Jenga was also a bad idea because every time the Jenga tower collapsed, my cousin would start weeping. If it collapsed because of his clumsiness, he would simply weep. If it collapsed because of my carelessness, he would not only cry but would also hit me. This hypocrisy irked me and eventually I secretly began nudging the tower from the back every time it was his turn to remove a block. This would ensure that it would fall whenever he got his turn. I must admit, I had started to get a bit competitive. The game ended when he began crying and accusing me of being a ‘cheater’. Then I laughed wickedly and he started to throw the Jenga blocks at me. Everything got a bit out of control after that. Alright, I admit, it was wrong of me to throw the blocks back at him. But I was just fighting fire with fire. Or rather, with Jenga blocks.
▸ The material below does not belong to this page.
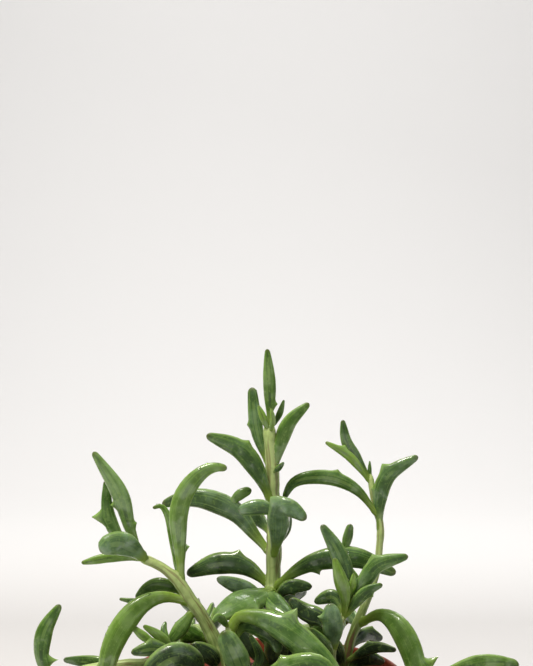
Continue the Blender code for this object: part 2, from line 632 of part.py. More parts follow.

After an hour’s time-out, we had cooled down and I offered to compete against him in a game of his choice. He chose the i-Pad classic, Fruit Ninja. Six-year olds have a short memory span. He failed to remember my kindness to him in letting him win the numerous Countdown games, and beat me hollow at Fruit Ninja. He then proceeded to laugh at me for several minutes, after which I called him a hypocrite and he called me a cheater, and then, well…it ended badly. Our shouting match was temporarily interrupted by my mother coming between us, not to stop the quarrel, as I presumed, but to save the i-Pad. At the peak of the quarrel, the six-year old did something odd with his hands, twisting them together and scrunching his fingers. I later found out that it is called ‘the Dragonfly’, and it is a six-year old’s equivalent of the Finger.

And thus I learnt an important lesson:
Never play board games with a six-year old. It will end in tears, and those tears will be yours. I speak from experience.